Chase Able:Because of the mercy we've received, we can extend this mercy to others. That's what this entire passage in Matthew seven verses one through 12 has been about. The grace we've received in the gospel should lead us to thanksgiving. To blessing, to generosity, not self righteousness, pride, selfishness or judgment. The grace we've received should change us at a heart's level and that's what Jesus has been getting at this whole time.
Chase Able:So, I'll close our time together with a quote from Sinclair Ferguson who ties up this whole passage really beautifully. He says, the Christian life is indeed demanding, but in essence, this principle is simple. It is knowing the grace of God working so powerfully in your heart that you are free from the mastery of sin and self over your life. You can now serve others and bring blessing to them as the Lord has brought blessing to you. This is the kind of clear sightedness that arises from living in the light of the judgments of God who is your father.

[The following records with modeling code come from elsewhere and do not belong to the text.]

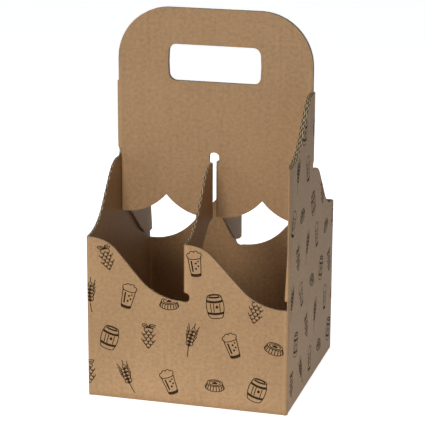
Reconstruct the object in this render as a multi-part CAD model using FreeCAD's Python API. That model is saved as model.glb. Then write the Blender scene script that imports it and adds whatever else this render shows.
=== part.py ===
# Four-bottle carrier folded and glued from one sheet of corrugated board.
# Millimetres. Origin at the centre of the base, +Z up, front wall at -Y.
# Half of it is drawn; the other half is that half turned 180 degrees about Z.
import math
import os

import FreeCAD, Part

V = FreeCAD.Vector

# Overall sizes
body_width = 130.0      # across X, outside the side walls
body_depth = 130.0      # across Y, outside the front and back walls

# Board
board = 1.6             # thickness of one layer
fold_in = 0.8           # inside radius of a fold

# Heights
low_level = 68.5        # foot of the front wall's steps
step_drop = 36.5        # fall of every S-shaped edge from one level to the next
tall_rise = 49.5        # tall side panels above the highest step
tall_drop = 34.0        # fall of the tall side panels towards their outer edge
handle_rise = 49.0      # handle panel above the tall side panels

# S-shaped edges
s_top_radius = 22.0
s_foot_radius = 36.0
corner_lead = 4.0       # level run beside a corner
step_lead = 1.0         # level run beside a step or a fold

# Relief holes at the ends of the upright folds
edge_relief_radius = 3.2
corner_relief_radius = 0.9
handle_relief_radius = 3.5
relief_sink = 0.4       # how far each hole reaches below the level edge it ends at

# Middle of the carrier
divider_gap = 0.8       # slit between the two dividers

# Handle panel
handle_inset = 1.6      # from the outside of the side walls
handle_radius = 34.0    # top corners
grip_length = 60.0
grip_height = 23.4
grip_radius = 5.0
grip_drop = 34.8        # from the top edge to the hand hole's middle

# Base
flap_taper = 6.0        # narrowing of each inner flap, per side
seam_gap = 0.8          # where two opposite flaps meet

half_x = body_width / 2
half_y = body_depth / 2
fold_out = fold_in + board
mid_level = low_level + step_drop
high_level = mid_level + step_drop
tall_level = high_level + tall_rise
handle_top = tall_level + handle_rise
edge_foot = low_level + 2 * edge_relief_radius - relief_sink    # where dividers and inner flaps begin
divider_x = -divider_gap / 2 - board    # left face of the front divider


def on_front(y0):
    """Plane facing the front: (u, z) lies at y = y0."""
    return lambda u, z: V(u, y0, z)


def on_side(x0):
    """Plane facing sideways: (u, z) lies at x = x0, u along Y."""
    return lambda u, z: V(x0, u, z)


def on_level(z0):
    """Level plane: (u, w) lies at z = z0."""
    return lambda u, w: V(u, w, z0)


def path(at, *points):
    """Straight edges through the points."""
    return [Part.makeLine(at(*a), at(*b)) for a, b in zip(points, points[1:])]


def arc(at, centre, radius, start, end):
    """Arc about centre between two angles in degrees, with its two end points."""
    ends = []
    for angle in (start, (start + end) / 2, end):
        a = math.radians(angle)
        ends.append((centre[0] + radius * math.cos(a), centre[1] + radius * math.sin(a)))
    return Part.Arc(*[at(*p) for p in ends]).toShape(), ends[0], ends[2]


def s_edge(at, high, low):
    """S-shaped edge that leaves the point high level and reaches the point low level.

    Two arcs with a straight slope between them. Where the run is too short for their
    radii, both shrink until the slope is gone."""
    way = math.copysign(1, low[0] - high[0])
    run, drop = abs(low[0] - high[0]), high[1] - low[1]
    longest = (run * run + drop * drop) / (2 * drop)
    fit = min(1, longest / (s_top_radius + s_foot_radius))
    top_r, foot_r = s_top_radius * fit, s_foot_radius * fit
    both_r = top_r + foot_r
    turn = math.degrees(math.atan2(drop - both_r, run)
                        + math.asin(min(1, both_r / math.hypot(run, drop - both_r))))
    side = 90 - way * turn
    top, _, top_end = arc(at, (high[0], high[1] - top_r), top_r, 90, side)
    foot, _, foot_end = arc(at, (low[0], low[1] + foot_r), foot_r, 270, side + 180)
    if math.dist(top_end, foot_end) < 1e-3:
        return [top, foot]
    return [top, foot] + path(at, top_end, foot_end)


def sheet(edges, thickness):
    """Closed outline given a thickness along the vector."""
    return Part.Face(Part.Wire(Part.__sortEdges__(edges))).extrude(thickness)


def block(x0, x1, y0, y1, z0, z1):
    return Part.makeBox(x1 - x0, y1 - y0, z1 - z0, V(x0, y0, z0))


def pin(centre, direction, radius, length):
    return Part.makeCylinder(radius, length, centre, direction)


def fold(corner, sx, sy, z0, z1):
    """Upright fold whose outside corner stands at corner; the board turns towards (sx, sy)."""
    cx, cy = corner[0] + sx * fold_out, corner[1] + sy * fold_out
    ring = pin(V(cx, cy, z0), V(0, 0, 1), fold_out, z1 - z0).cut(
        pin(V(cx, cy, z0), V(0, 0, 1), fold_in, z1 - z0))
    xs, ys = sorted((corner[0], cx)), sorted((corner[1], cy))
    return ring.common(block(xs[0], xs[1], ys[0], ys[1], z0, z1))


def join(shapes):
    whole = shapes[0]
    for shape in shapes[1:]:
        whole = whole.fuse(shape)
    return whole


def tray():
    """Outer walls at full height with the outer base flaps, upright and lower folds rounded."""
    def rounded(inset, radius, top):
        box = block(inset - half_x, half_x - inset, inset - half_y, half_y - inset, inset, top)
        edges = [e for e in box.Edges if e.BoundBox.ZMax < top]
        uprights = [e for e in box.Edges if e.BoundBox.ZLength > top / 2]
        return box.makeFillet(radius, edges + uprights)
    seam = block(-half_x + fold_out, half_x - fold_out, -seam_gap / 2, seam_gap / 2, 0, board)
    return rounded(0, fold_out, tall_level).cut(
        rounded(board, fold_in, tall_level + board)).cut(seam)


def front_outline():
    """Everything below the top edge of the front wall: left half, then the step, then right half."""
    at = on_front(-half_y)
    step = divider_x + fold_out
    left = (corner_lead - half_x, mid_level), (divider_x - step_lead, low_level)
    right = (step + step_lead, mid_level), (half_x - corner_lead, low_level)
    edges = s_edge(at, *left) + s_edge(at, *right)
    edges += path(at, left[0], (-half_x, mid_level), (-half_x, 0), (half_x, 0), (half_x, low_level),
                  right[1])
    edges += path(at, left[1], (step, low_level), (step, mid_level), right[0])
    return sheet(edges, V(0, fold_out, 0))


def tall_top(at):
    """Top edge of a tall side panel, falling towards the front, from the handle to the free edge."""
    high = -fold_out - step_lead, tall_level
    low = corner_lead - half_y, tall_level - tall_drop
    return s_edge(at, high, low) + path(at, low, (board - half_y, low[1])), high


def side_outline():
    """Everything below the top edge of the right wall: tall front half, lower back half."""
    at = on_side(half_x - fold_out)
    edges, high = tall_top(at)
    back = (step_lead + board, high_level), (half_y - corner_lead, mid_level)
    edges += s_edge(at, *back)
    edges += path(at, (board - half_y, tall_level - tall_drop), (board - half_y, low_level),
                  (fold_out - half_y, low_level), (fold_out - half_y, 0), (half_y - fold_out, 0),
                  (half_y - fold_out, mid_level), back[1])
    edges += path(at, high, (-board, tall_level), (-board, high_level), back[0])
    return sheet(edges, V(fold_out, 0, 0))


def inner_flap():
    """Second layer lying inside the tall panel."""
    at = on_side(half_x - 2 * board)
    edges, high = tall_top(at)
    foot = (-fold_out - step_lead, mid_level), (corner_lead - half_y, edge_foot)
    edges += s_edge(at, *foot)
    edges += path(at, (board - half_y, tall_level - tall_drop), (board - half_y, edge_foot), foot[1])
    edges += path(at, foot[0], (-fold_out, mid_level), (-fold_out, tall_level), high)
    return sheet(edges, V(board, 0, 0))


def doubled_edge():
    """Free front edge of the tall panel, where the sheet turns back on itself."""
    top = tall_level - tall_drop
    centre = V(half_x - board, board - half_y, edge_foot)
    round_end = pin(centre, V(0, 0, 1), board, top - edge_foot)
    return round_end.common(block(centre.x - board, half_x, -half_y, centre.y, edge_foot, top))


def tall_corner():
    """Where the tall panel and its inner flap turn into the two layers of the handle panel."""
    inner = half_x - 2 * board - fold_in
    layer = fold((half_x - board, 0), -1, -1, mid_level, high_level)
    at = on_level(high_level)
    outside, out_a, out_b = arc(at, (half_x - fold_out, board - fold_out), fold_out, 0, 90)
    inside, in_a, in_b = arc(at, (inner, -fold_out), fold_in, 0, 90)
    edges = [outside, inside]
    edges += path(at, in_a, (half_x, -fold_out), out_a)
    edges += path(at, out_b, (inner, board), in_b)
    return layer.fuse(sheet(edges, V(0, 0, tall_level - high_level)))


def handle_layer():
    """Front layer of the handle panel, with the S-shaped lower edges of its two halves."""
    at = on_front(-board)
    side = half_x - handle_inset
    left_end = fold_out - half_x
    right_end = half_x - board - fold_out
    fold_end = divider_x + board - fold_out
    left = (left_end + step_lead, high_level), (fold_end - step_lead, mid_level)
    right = (step_lead, high_level), (right_end - step_lead, mid_level)
    a, a0, a1 = arc(at, (side - handle_radius, handle_top - handle_radius), handle_radius, 0, 90)
    b, b0, b1 = arc(at, (handle_radius - side, handle_top - handle_radius), handle_radius, 90, 180)
    edges = s_edge(at, *left) + s_edge(at, *right) + [a, b]
    edges += path(at, left[1], (fold_end, mid_level), (fold_end, high_level), right[0])
    edges += path(at, right[1], (right_end, mid_level), (right_end, tall_level), (side, tall_level), a0)
    edges += path(at, a1, b0)
    edges += path(at, b1, (-side, tall_level), (left_end, tall_level), (left_end, high_level), left[0])
    return sheet(edges, V(0, board, 0))


def divider():
    """Strap from the step in the front wall back to the handle panel."""
    at = on_side(divider_x)
    front = fold_out - half_y
    back = -fold_out
    edges = []
    for rear_level, front_level in ((high_level, mid_level), (mid_level, edge_foot)):
        high, low = (back - step_lead, rear_level), (front + step_lead, front_level)
        edges += s_edge(at, high, low) + path(at, high, (back, rear_level))
        edges += path(at, low, (front, front_level))
    edges += path(at, (back, high_level), (back, mid_level))
    edges += path(at, (front, mid_level), (front, edge_foot))
    return join([sheet(edges, V(board, 0, 0)),
                 fold((divider_x, -half_y), 1, 1, edge_foot, mid_level),
                 fold((divider_x + board, 0), -1, -1, mid_level, high_level)])


def base_flap():
    """Inner base flap, from the right wall."""
    at = on_level(board)
    root, tip = half_x - board, seam_gap / 2
    y0 = half_y - board - fold_in
    edges = path(at, (root, -y0), (root, y0), (tip, y0 - flap_taper), (tip, flap_taper - y0),
                 (root, -y0))
    return sheet(edges, V(0, 0, board))


def reliefs():
    """Round holes that end the upright folds."""
    r, small = edge_relief_radius, corner_relief_radius
    deep = 2 * board + fold_out
    z_low, z_high = low_level + r - relief_sink, high_level + r - relief_sink
    return [
        pin(V(divider_x + fold_in, -half_y - board, z_low), V(0, 1, 0), r, deep),
        pin(V(half_x - 2 * board - fold_in, fold_out + small - half_y, edge_foot), V(1, 0, 0), small, deep),
        pin(V(half_x - board, board / 2, z_high), V(1, 0, 0), r, deep),
        pin(V(half_x - board, 0, z_high), V(0, 1, 0), r, fold_out),
    ]


def grip():
    x, z, middle = grip_length / 2, grip_height / 2, handle_top - grip_drop
    hole = block(-x, x, -2 * board, 2 * board, middle - z, middle + z)
    corners = [e for e in hole.Edges if e.BoundBox.YLength > board]
    return hole.makeFillet(grip_radius, corners)


def both(shape):
    """The shape and its copy turned half a turn about Z."""
    turned = shape.copy()
    turned.rotate(V(0, 0, 0), V(0, 0, 1), 180)
    return [shape, turned]


inside = block(fold_out - half_x, half_x - fold_out, fold_out - half_y, half_y - fold_out, 0, fold_out)
walls = tray().common(join(both(front_outline()) + both(side_outline()) + [inside]))
upper = join([inner_flap(), doubled_edge(), tall_corner(), handle_layer(), divider(), base_flap()])
centre_hole = pin(V(0, -2 * board, high_level + handle_relief_radius - relief_sink), V(0, 1, 0),
                  handle_relief_radius, 4 * board)
carrier = join([walls] + both(upper))
for relief in reliefs():
    for cutter in both(relief):
        carrier = carrier.cut(cutter)
for cutter in (grip(), centre_hole):
    carrier = carrier.cut(cutter)
carrier, = carrier.removeSplitter().Solids

os.makedirs("parts", exist_ok=True)
carrier.exportStep("parts/carrier.step")
b = carrier.BoundBox
print("solids", len(carrier.Solids), "valid", carrier.isValid(), "faces", len(carrier.Faces))
print("size", b.XLength, b.YLength, b.ZLength, "from z", b.ZMin, "volume cm3", carrier.Volume / 1000)
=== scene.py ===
"""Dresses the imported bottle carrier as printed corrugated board: two liners over a fluted medium.

The board is worked out in the blank's own two directions. Along runs across the flutes, round the folds,
and height runs with the flutes. A plan line turns along into a place, so every panel, fold and flap is one
grid of points, and a ply is that grid given two depths. Metres throughout."""
import math
from collections import namedtuple
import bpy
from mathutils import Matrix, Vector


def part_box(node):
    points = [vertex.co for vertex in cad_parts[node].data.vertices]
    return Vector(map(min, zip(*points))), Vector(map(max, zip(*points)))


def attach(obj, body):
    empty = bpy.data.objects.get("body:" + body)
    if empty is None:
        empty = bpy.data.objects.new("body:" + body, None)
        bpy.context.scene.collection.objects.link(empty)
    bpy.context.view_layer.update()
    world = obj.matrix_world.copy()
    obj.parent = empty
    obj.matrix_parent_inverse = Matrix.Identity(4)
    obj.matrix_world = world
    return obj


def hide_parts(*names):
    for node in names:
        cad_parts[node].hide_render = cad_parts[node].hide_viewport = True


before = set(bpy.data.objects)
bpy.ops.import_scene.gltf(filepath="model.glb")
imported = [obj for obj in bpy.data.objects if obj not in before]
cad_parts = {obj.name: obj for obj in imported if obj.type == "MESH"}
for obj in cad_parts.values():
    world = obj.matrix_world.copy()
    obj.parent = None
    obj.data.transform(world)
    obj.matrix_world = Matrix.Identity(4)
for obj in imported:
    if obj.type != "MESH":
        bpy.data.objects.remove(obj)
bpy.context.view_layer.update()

from types import SimpleNamespace

import bpy
import numpy as np
from mathutils import Matrix, Vector

bl_info = {
    "name": "Bottle carrier board",
    "version": (1, 0, 0),
    "blender": (4, 5, 0),
    "location": "3D View > Sidebar > Carrier",
    "description": "Builds the plies, print and stage of a folded bottle carrier",
    "category": "Object",
}

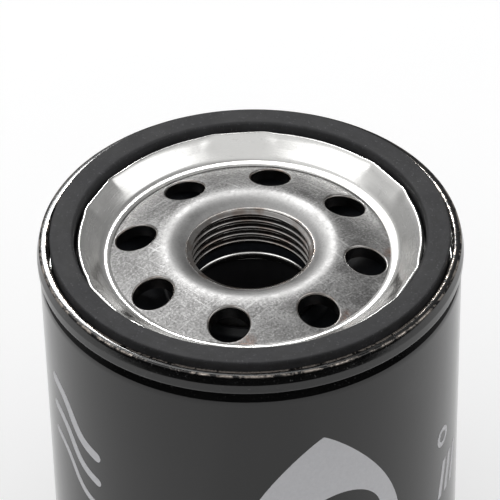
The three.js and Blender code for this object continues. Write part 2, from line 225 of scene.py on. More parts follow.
def rounded(corners, steps=5):
    """A line through corners of (r, z) or (r, z, radius), with an arc in each corner that has a radius."""
    line = []
    for i, corner in enumerate(corners):
        point = np.array(corner[:2], float)
        radius = corner[2] if len(corner) > 2 else 0
        if not radius or i in (0, len(corners) - 1):
            line.append(list(point))
            continue
        before = np.array(corners[i - 1][:2], float) - point
        after = np.array(corners[i + 1][:2], float) - point
        before /= np.linalg.norm(before)
        after /= np.linalg.norm(after)
        half = math.acos(np.clip(before @ after, -1, 1)) / 2
        middle = point + (before + after) / np.linalg.norm(before + after) * radius / math.sin(half)
        first = point + before * radius / math.tan(half) - middle
        last = point + after * radius / math.tan(half) - middle
        sweep = math.pi - 2 * half
        side = (last - first @ last / radius**2 * first)
        side *= radius / np.linalg.norm(side)
        for t in np.linspace(0, sweep, steps + 1):
            line.append(list(middle + first * math.cos(t) + side * math.sin(t)))
    return line


def beside(line, distance):
    """The line at a distance to the left of a bent line."""
    points = np.array(line, float)
    along = np.diff(points, axis=0)
    along /= np.linalg.norm(along, axis=1)[:, None]
    normals = np.stack([-along[:, 1], along[:, 0]], 1)
    before = np.vstack([normals[:1], normals])
    after = np.vstack([normals, normals[-1:]])
    mitre = before + after
    mitre /= np.linalg.norm(mitre, axis=1)[:, None]
    return points + mitre * (distance / np.sum(mitre * after, axis=1))[:, None]


def sheet(line, thickness, end_steps=4):
    """The closed outline of sheet metal whose middle follows a line, with rounded edges."""
    left = beside(line, thickness / 2)
    right = beside(line, -thickness / 2)[::-1]

    def edge(start, end):
        middle = (start + end) / 2
        out = start - middle
        turn = np.array([out[1], -out[0]])
        angles = np.linspace(0, math.pi, end_steps + 1)[1:-1]
        return [list(middle + out * math.cos(t) + turn * math.sin(t)) for t in angles]

    return [*left.tolist(), *edge(left[-1], right[0]), *right.tolist(), *edge(right[-1], left[0])]


def subdivided(line, longest):
    """The same line with no straight stretch longer than the given length."""
    dense = [list(line[0])]
    for start, end in zip(line, line[1:]):
        start, end = np.array(start, float), np.array(end, float)
        pieces = max(1, math.ceil(np.linalg.norm(end - start) / longest))
        dense += [list(start + (end - start) * (i + 1) / pieces) for i in range(pieces)]
    return dense


def stepped(corners, steps):
    """Points round a closed outline, with a number of equal steps from each corner to the next."""
    sides = zip(corners, corners[1:] + corners[:1], steps)
    return [tuple(point) for start, end, count in sides
            for point in np.linspace(start, end, count + 1)[:-1]]


def smooth_through(points, x):
    """Heights of a smooth curve through points of (x, height)."""
    known = np.array(points, float)
    slopes = np.gradient(known[:, 1], known[:, 0])
    x = np.clip(x, known[0, 0], known[-1, 0])
    i = np.clip(np.searchsorted(known[:, 0], x) - 1, 0, len(known) - 2)
    width = known[i + 1, 0] - known[i, 0]
    t = (x - known[i, 0]) / width
    low, high = known[i, 1], known[i + 1, 1]
    return (
        low * (1 + 2 * t) * (1 - t) ** 2 + high * t * t * (3 - 2 * t)
        + width * (slopes[i] * t * (1 - t) ** 2 - slopes[i + 1] * t * t * (1 - t))
    )


def smoothstep(low, high, x):
    t = np.clip((x - low) / (high - low), 0, 1)
    return t * t * (3 - 2 * t)


# ---- Meshes ----

SHARP = math.radians(38)
SIDES = 360               # steps round the can, and round the smaller pieces
INNER_SIDES = 240
VALVE_SIDES = 120
AXIS_R = 0.02             # where an outline stops short of the axis


def bands(rings, count, closed=False):
    """Faces between neighbouring rings of count vertices, and from the last to the first if closed."""
    return [
        (i * count + k, i * count + (k + 1) % count,
         (i + 1) % rings * count + (k + 1) % count, (i + 1) % rings * count + k)
        for i in range(rings if closed else rings - 1) for k in range(count)
    ]


def skin(rings, closed=False):
    """Vertices and faces of a surface through rings of equally many points."""
    vertices = [tuple(point) for ring in rings for point in ring]
    return vertices, bands(len(rings), len(rings[0]), closed)


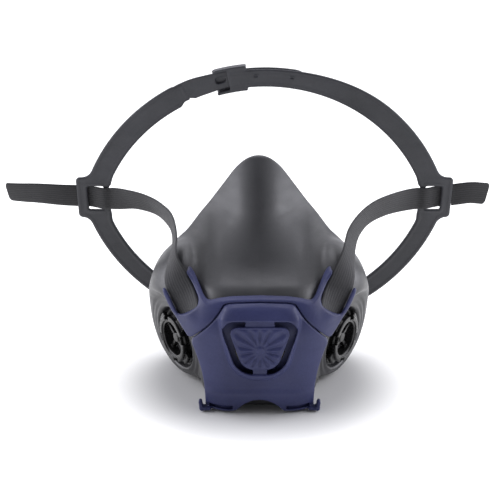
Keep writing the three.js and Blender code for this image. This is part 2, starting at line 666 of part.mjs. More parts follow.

Chase Able:Amen. Let's pray together to close our time. Father God, we thank you that as your children, your judgments over us is mercy and love. God, we thank you that you have done for us exactly what you invite us to do for others. And so we ask that you, by your spirit, would give us the strength to not live into self righteousness, to not live into condemnation of others, but instead, to live with a posture of bestowing blessing, and love, and kindness, and grace upon others, just as we have received from you.
Chase Able:God, confess together our neediness, our need for you to help us, and we trust that you will do so. Lord, let these words that we have spent time together this morning change us, transform us more and more and more into your likeness even today. We pray these things in the name of the Father, the Son, and the Spirit. Amen.